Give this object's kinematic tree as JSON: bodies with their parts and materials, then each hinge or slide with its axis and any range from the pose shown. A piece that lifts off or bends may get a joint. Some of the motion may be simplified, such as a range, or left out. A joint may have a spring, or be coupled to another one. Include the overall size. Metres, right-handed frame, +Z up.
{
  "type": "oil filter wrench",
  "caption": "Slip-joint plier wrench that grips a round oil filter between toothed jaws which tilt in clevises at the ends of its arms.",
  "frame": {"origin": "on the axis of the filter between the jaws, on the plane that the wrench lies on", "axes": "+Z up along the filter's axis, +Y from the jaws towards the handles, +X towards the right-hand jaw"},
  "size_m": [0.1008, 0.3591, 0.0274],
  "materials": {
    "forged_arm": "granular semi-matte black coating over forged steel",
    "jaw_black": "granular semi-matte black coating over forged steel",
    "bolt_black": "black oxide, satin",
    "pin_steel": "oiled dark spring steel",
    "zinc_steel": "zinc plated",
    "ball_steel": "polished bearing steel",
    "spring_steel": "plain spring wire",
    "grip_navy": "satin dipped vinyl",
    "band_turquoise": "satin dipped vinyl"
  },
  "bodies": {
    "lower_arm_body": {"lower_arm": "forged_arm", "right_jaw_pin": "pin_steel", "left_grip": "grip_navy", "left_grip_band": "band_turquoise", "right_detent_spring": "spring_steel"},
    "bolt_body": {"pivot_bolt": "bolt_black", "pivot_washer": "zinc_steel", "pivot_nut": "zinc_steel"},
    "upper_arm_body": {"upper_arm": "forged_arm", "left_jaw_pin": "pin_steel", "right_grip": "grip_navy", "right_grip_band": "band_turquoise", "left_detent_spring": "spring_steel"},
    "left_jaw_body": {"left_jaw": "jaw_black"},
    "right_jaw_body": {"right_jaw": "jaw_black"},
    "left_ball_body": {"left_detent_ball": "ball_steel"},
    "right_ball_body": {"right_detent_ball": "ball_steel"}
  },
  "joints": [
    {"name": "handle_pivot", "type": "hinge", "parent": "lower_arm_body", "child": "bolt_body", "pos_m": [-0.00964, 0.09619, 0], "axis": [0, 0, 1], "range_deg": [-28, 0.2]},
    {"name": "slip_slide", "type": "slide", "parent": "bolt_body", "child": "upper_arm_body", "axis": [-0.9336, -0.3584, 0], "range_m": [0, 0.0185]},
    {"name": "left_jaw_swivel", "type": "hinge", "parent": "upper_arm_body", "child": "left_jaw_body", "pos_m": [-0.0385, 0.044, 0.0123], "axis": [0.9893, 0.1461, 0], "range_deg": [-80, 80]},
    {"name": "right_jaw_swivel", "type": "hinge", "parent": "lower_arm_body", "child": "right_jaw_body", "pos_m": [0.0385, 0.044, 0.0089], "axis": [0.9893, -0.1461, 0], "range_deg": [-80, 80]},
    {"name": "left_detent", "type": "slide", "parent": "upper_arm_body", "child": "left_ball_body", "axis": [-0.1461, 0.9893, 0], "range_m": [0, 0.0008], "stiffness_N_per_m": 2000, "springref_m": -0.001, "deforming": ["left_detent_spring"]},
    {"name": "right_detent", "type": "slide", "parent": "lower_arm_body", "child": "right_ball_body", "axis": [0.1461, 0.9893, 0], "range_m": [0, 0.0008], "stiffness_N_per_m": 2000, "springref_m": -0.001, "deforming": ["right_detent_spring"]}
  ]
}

□ □ □ □ □ □ □

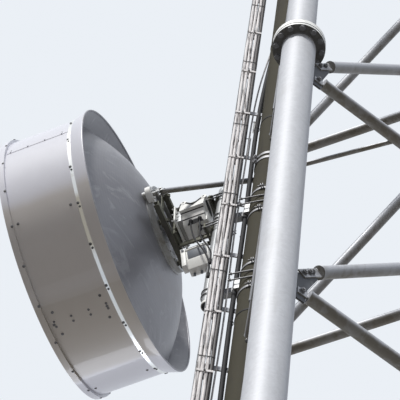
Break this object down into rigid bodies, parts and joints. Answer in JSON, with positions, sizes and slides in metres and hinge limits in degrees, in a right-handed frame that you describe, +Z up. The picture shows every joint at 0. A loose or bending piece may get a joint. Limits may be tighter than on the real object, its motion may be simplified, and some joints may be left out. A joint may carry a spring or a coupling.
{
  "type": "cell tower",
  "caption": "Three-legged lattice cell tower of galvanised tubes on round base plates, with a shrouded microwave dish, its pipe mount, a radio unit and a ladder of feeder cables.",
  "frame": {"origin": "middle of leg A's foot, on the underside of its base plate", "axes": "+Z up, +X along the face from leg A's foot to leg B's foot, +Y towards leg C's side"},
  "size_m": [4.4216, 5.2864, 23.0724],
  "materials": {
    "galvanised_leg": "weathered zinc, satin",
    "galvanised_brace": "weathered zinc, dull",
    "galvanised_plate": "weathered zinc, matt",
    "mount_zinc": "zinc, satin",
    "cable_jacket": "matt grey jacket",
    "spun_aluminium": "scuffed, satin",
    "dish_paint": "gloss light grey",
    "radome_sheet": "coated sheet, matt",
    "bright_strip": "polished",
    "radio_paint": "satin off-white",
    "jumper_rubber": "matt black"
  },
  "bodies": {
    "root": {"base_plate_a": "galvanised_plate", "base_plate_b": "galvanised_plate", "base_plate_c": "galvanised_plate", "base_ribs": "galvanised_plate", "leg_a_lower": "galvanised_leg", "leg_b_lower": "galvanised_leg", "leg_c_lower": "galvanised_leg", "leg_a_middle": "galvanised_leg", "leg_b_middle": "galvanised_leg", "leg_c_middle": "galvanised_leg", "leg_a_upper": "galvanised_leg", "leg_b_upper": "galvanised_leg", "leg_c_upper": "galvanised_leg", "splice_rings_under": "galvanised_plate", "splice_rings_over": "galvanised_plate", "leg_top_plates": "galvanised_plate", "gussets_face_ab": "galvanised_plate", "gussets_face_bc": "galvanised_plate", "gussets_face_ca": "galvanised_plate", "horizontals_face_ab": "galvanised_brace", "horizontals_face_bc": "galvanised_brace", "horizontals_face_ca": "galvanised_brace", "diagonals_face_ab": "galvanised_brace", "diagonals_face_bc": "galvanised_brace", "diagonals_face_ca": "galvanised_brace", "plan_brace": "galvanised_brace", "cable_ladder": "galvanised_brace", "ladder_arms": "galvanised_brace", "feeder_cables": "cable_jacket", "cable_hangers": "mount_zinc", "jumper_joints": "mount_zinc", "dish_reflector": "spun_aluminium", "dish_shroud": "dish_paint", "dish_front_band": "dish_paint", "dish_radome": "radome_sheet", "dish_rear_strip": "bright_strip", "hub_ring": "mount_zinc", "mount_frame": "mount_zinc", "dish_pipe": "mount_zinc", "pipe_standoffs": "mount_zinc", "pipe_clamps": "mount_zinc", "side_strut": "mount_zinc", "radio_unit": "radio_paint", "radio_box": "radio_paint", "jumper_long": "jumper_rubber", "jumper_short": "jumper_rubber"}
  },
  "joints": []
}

□ □ □ □ □ □ □

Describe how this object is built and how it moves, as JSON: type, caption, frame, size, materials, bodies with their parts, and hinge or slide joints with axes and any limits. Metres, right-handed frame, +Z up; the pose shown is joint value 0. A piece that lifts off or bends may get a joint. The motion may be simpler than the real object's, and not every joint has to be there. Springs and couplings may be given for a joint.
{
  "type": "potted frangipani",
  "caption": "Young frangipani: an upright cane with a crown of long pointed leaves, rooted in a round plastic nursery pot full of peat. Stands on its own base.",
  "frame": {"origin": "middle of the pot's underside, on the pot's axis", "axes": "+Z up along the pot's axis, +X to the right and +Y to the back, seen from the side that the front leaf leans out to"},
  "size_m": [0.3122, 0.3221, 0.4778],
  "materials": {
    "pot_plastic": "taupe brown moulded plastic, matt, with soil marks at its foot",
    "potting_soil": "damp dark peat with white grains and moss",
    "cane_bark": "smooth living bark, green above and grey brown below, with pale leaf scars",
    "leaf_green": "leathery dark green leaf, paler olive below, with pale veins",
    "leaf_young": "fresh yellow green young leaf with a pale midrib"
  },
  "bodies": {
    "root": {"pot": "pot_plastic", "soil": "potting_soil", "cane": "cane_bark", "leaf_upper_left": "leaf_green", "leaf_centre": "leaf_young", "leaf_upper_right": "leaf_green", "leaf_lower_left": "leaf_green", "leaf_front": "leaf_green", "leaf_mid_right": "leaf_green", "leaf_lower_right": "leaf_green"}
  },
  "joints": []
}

□ □ □ □ □ □ □

= What is being asked =
Filter the entries and copy out every line with the word "bends".

= Response =
Give this object's kinematic tree as JSON: bodies with their parts and materials, then each hinge or slide with its axis and any range from the pose shown. A piece that lifts off or bends may get a joint. Some of the motion may be simplified, such as a range, or left out. A joint may have a spring, or be coupled to another one. Include the overall size. Metres, right-handed frame, +Z up.
Describe how this object is built and how it moves, as JSON: type, caption, frame, size, materials, bodies with their parts, and hinge or slide joints with axes and any limits. Metres, right-handed frame, +Z up; the pose shown is joint value 0. A piece that lifts off or bends may get a joint. The motion may be simpler than the real object's, and not every joint has to be there. Springs and couplings may be given for a joint.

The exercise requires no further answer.